Think of a woman you know who always looks great. Not necessarily the one with the biggest wardrobe or the most money to spend on clothes. Just someone who always seems put-together, intentional, effortlessly herself.
What is it, exactly, that she does differently?
The more I look at it, the clearer it becomes: great style is not a personality type, a body type, or a budget. It is a set of habits. Specific, learnable, repeatable habits that women with great style practise consistently, almost automatically.
Here are seven of them, and what you can take away from each one.
What do women with great style actually do differently?
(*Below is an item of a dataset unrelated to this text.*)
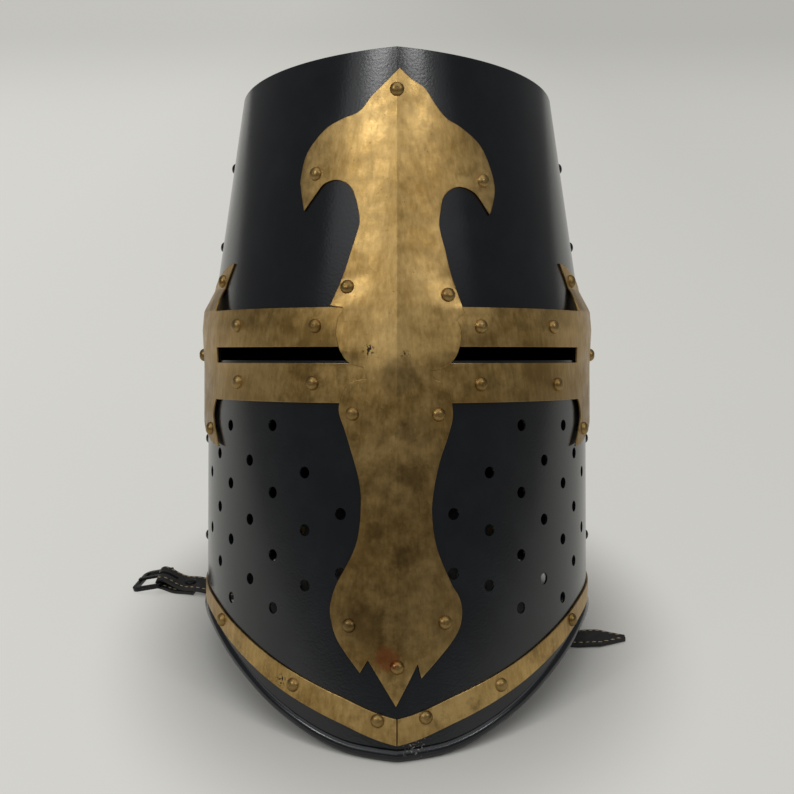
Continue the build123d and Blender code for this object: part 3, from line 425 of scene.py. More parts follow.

Women with great style dress for their real life, know their colours, apply a simple rule of one interesting element per outfit, prioritise fabric quality, only wear things that are physically comfortable, invest in their shoes and bags, and have a clear internal sense of what belongs in their wardrobe. None of these habits requires a bigger budget. Most of them are about stopping certain things, not adding more.
Is great style something you are born with?
Great style is a learned skill, not an innate talent. Like cooking or playing an instrument, it improves with awareness and practice. The women who appear effortlessly stylish have usually spent time figuring out what works for them: their colours, their proportions, their lifestyle. That clarity is what looks effortless from the outside.
Habit 1: Dress for the life you actually have
My guess is that there are pieces in your wardrobe right now that you bought for a version of your life that does not quite exist.
The cocktail dress for dinner parties that happen maybe twice a year.
The tailored blazer for important meetings that are now mostly video calls.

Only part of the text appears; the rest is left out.